Ovshinsky created a hatful of world-changing innovations. In 1968, the New York Times declared that his new electronic switch would lead to a future in which we would all have “small, general-purpose desktop computers for use in homes, schools and offices” and “a flat, tubeless television set that can be hung on the wall like a picture”.

It seemed so unlikely that no one in the US wanted to invest. What’s more, Ovshinsky’s discoveries threatened the dominance of America’s great new invention: the transistor. US corporate interests rubbished his work and he ended up licensing his technologies to a few small Japanese companies. You might know their names: Sharp, Canon, Sony, Matsushita . . .

No wonder Ovshinsky was later hailed as “Japan’s American genius”. That US overdraft might not have become quite so bad if the country’s business leaders had operated with more foresight and less fear.

By the end of his life, Ovshinsky had established a new field of science: the study of “amorphous” materials, messy solids that have no regular atomic structure. He published around 300 academic papers on the subject. His inventions gained more than 400 patents. All this from a man who taught himself physics using books borrowed from the public library in his home town of Akron, Ohio.

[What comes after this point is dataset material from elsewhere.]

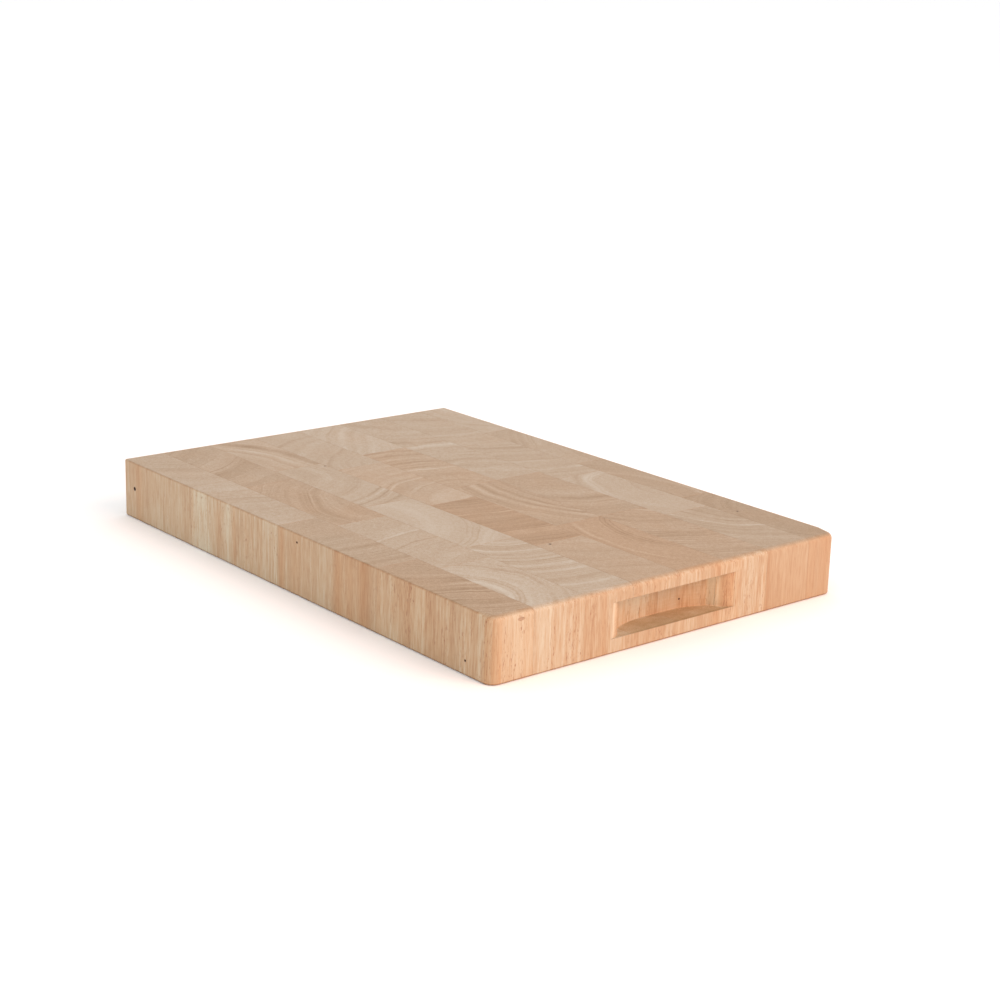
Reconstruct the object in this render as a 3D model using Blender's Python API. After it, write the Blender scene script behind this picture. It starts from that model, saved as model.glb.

The technology behind rewritable CDs and DVDs was Ovshinsky’s brainchild, as was the material for “phase-change memory”, now standard in data storage technologies today.He designed the solar panels used in the Japanese calculators that flooded the world market in the 1980s. Similarly ubiquitous is his rechargeable nickel-metal hydride battery.

As one of the first people to spot that burning fossil fuels would lead to global climate change, Ovshinsky geared much of his research towards steering us away from that future. His altruism was unbounded: he threw ideas to anyone who would listen. Nevill Mott, on receiving his Nobel Prize in Physics in 1977, admitted that he got some of his best ideas from Ovshinsky.

In 1960, Ovshinsky set up his firm Energy Conversion Devices (ECD) to use “creative science to solve societal problems”. He saw science ending poverty by ensuring everyone had access to the resources necessary for life.

He led by example. In 2000, an analysis of executive pay by the Institute for Policy Studies found that the average chief executive was drawing 500 times the salary of an average worker at the same company. Ovshinsky was taking just five times the wage of those on ECD’s factory floor.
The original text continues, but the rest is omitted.